The UN genocide allegation and Facebook’s ban may also have prompted the military to consider who their preferred candidate for the presidency and vice presidency would be. Neither position is elected by a popular vote, but rather by an electoral college comprised of a mix of elected representatives and a group formed by the military.

The president would most likely come from the winning party and one of the two vice presidents is expected to be someone nominated by the military. Currently, Myint Swe, a former general, serves as first vice president while a civilian, Henry Van Thio is second vice president.

The question now is whether Min Aung Hlaing would really want the job as president if a military-backed coalition takes over after the next election. Even without a formal conviction at the ICC, the military commander’s name has been tarnished, while the UN report has effectively turned him into an international pariah.

Min Aung Hlaing addresses the opening ceremony of the 21st Century Panglong Conference in Naypyitaw, Myanmar August 31, 2016. Photo: Reuters/Soe Zeya Tun

Myanmar is not a signatory to the 1998 Rome Statute, under which the ICC was established, and is under no obligation to hand Min Aung Hlaing or other commanders over to the court.

Even if convicted in absentia, the decision would at most restrict, not stop, Min Aung Hlaing’s international travels. Before the UN report and Facebook ban he was an avid jet-setter, taking 46 trips to 23 countries since taking over as commander-in-chief in March 2011.

Most of Myanmar’s closest strategic and trade partners are not Rome Statute signatories, including China, Russia, Belarus, India, Israel, Thailand and Singapore.
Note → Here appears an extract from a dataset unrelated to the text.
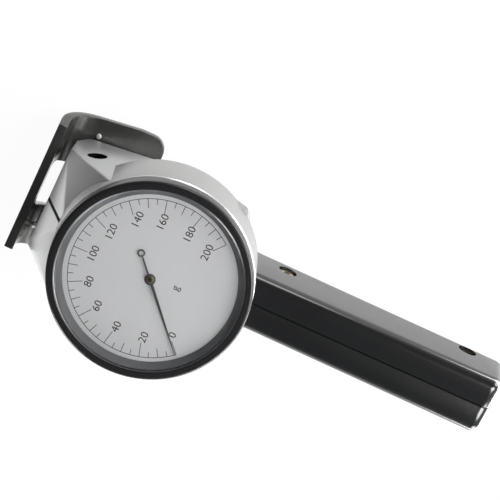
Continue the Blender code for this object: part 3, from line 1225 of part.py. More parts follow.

But he would face the threat of arrest in signatory countries, which could inhibit him from traveling to many international fora staged in the West if he ever became national leader.

The only thing that is certain in Myanmar’s volatile political landscape is that the military has been rattled by recent international events and that top brass have likely started to plot and plan how best to retain their grip at and after the 2020 election.